Roosevelt’s policies, starting with the prohibition of gold hoarding and extending through the New Deal, laid the foundations for modern government economic intervention and the welfare state.
Money is the greatest story ever told…
For the fiat system to work, citizens need to have faith in a nations currency.
This requires trust in the countries economic policy and the people making that policy… or more simply put, the story the government tells you.
“Money is probably the most successful story ever told. It has no objective value: it’s not like a banana or a coconut that you can actually do something with. If you take a dollar bill and look at it, you can’t eat it, you can’t drink it, you can’t wear it — it’s absolutely worthless…
We think it’s worth something because we believe a story. We have these master storytellers of our society, our shamans.

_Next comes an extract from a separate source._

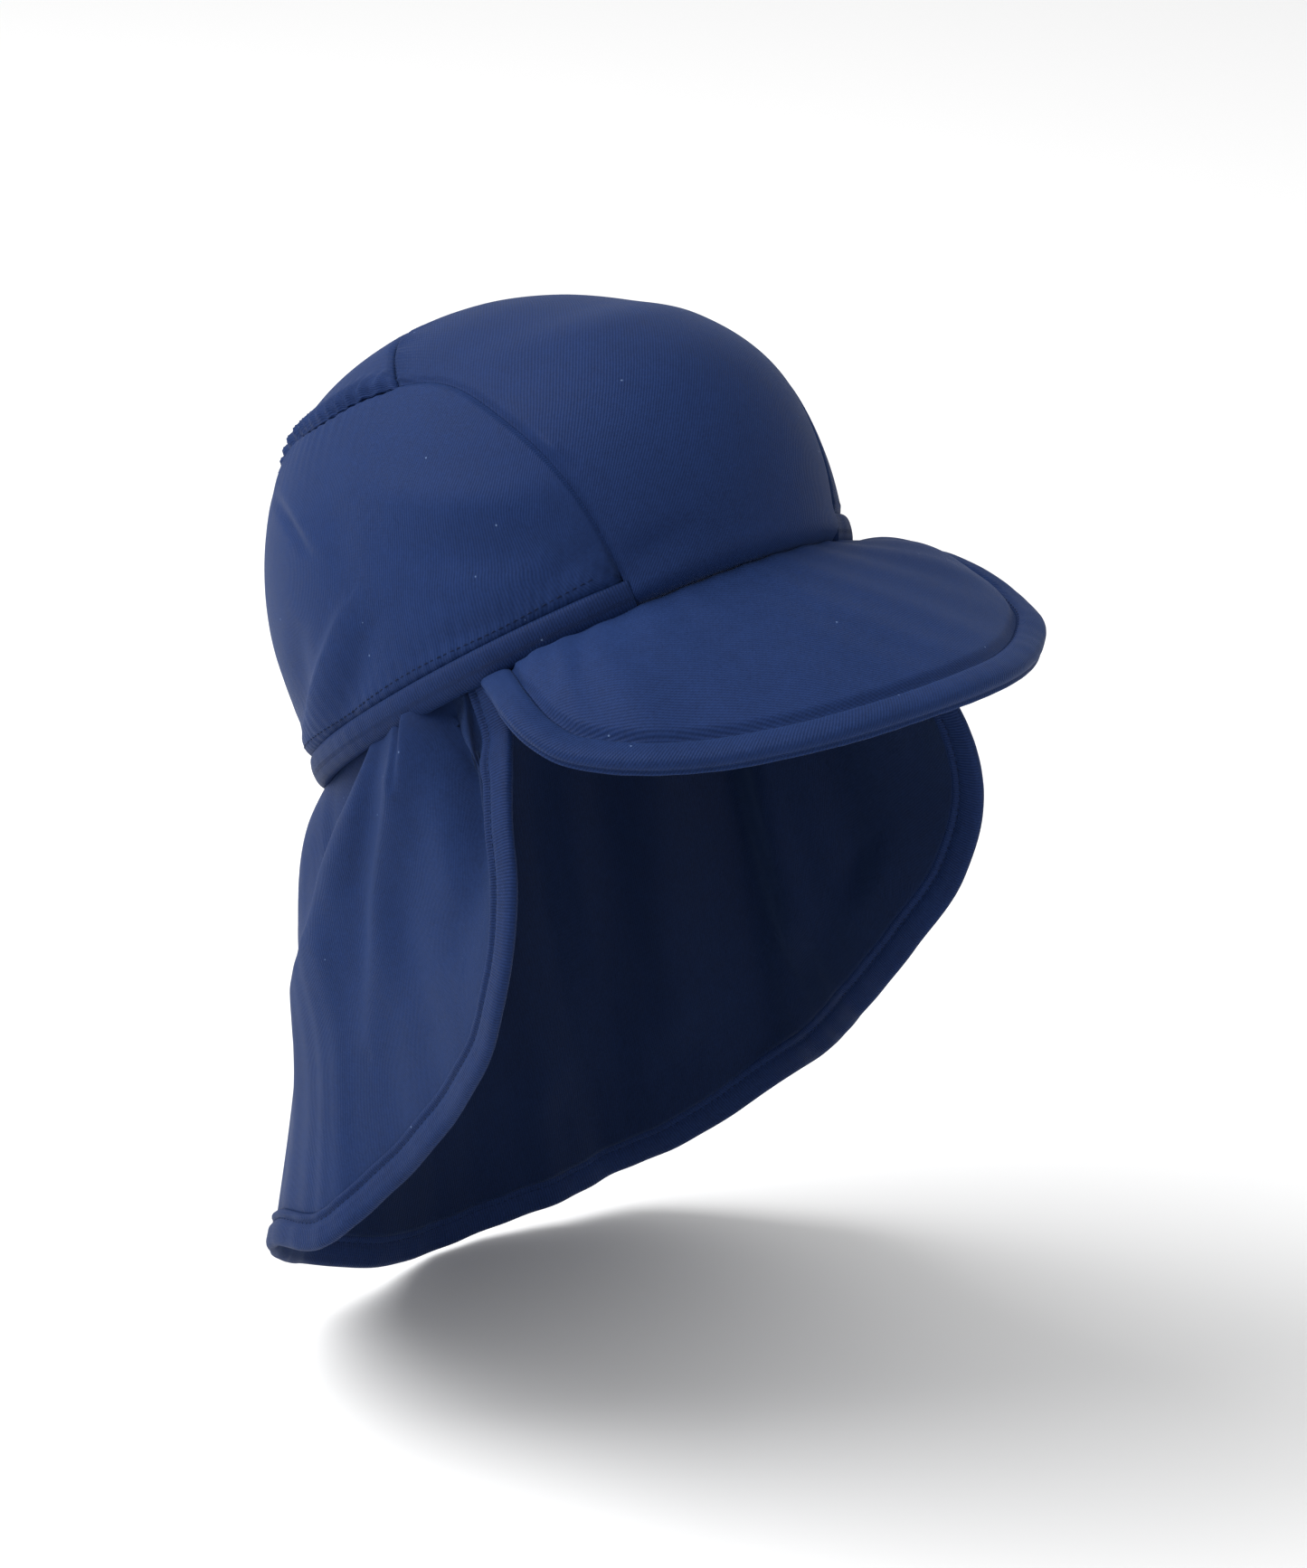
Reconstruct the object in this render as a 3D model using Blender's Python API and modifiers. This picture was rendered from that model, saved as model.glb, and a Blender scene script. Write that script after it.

They are the bankers and financiers and the chairperson of the Federal Reserve and they come to us with this amazing story, that ‘You see this green piece of paper, we tell you that it is worth one banana.”
- Yuval Noah Harari
… and policymakers are the narrators
The success of policymakers’ actions (and ultimately their inflationary impacts) crucially relies on their ability to convey the intended effect to households and steer their expectations accordingly.
Politicians achieve this by justifying spending in many forms, but primarily in the name of “helping the greater good”.
“I have directed Secretary Connally to suspend temporarily the convertibility of the dollar into gold or other reserve assets… Now, what is this action—which is very technical—what does it mean for you?
Let me lay to rest the bugaboo of what is called devaluation. If you want to buy a foreign car or take a trip abroad, market conditions may cause your dollar to buy slightly less. But if you are among the overwhelming majority of Americans who buy American-made products in America, your dollar will be worth just as much tomorrow as it is today. The effect of this action, in other words, will be to stabilize the dollar.”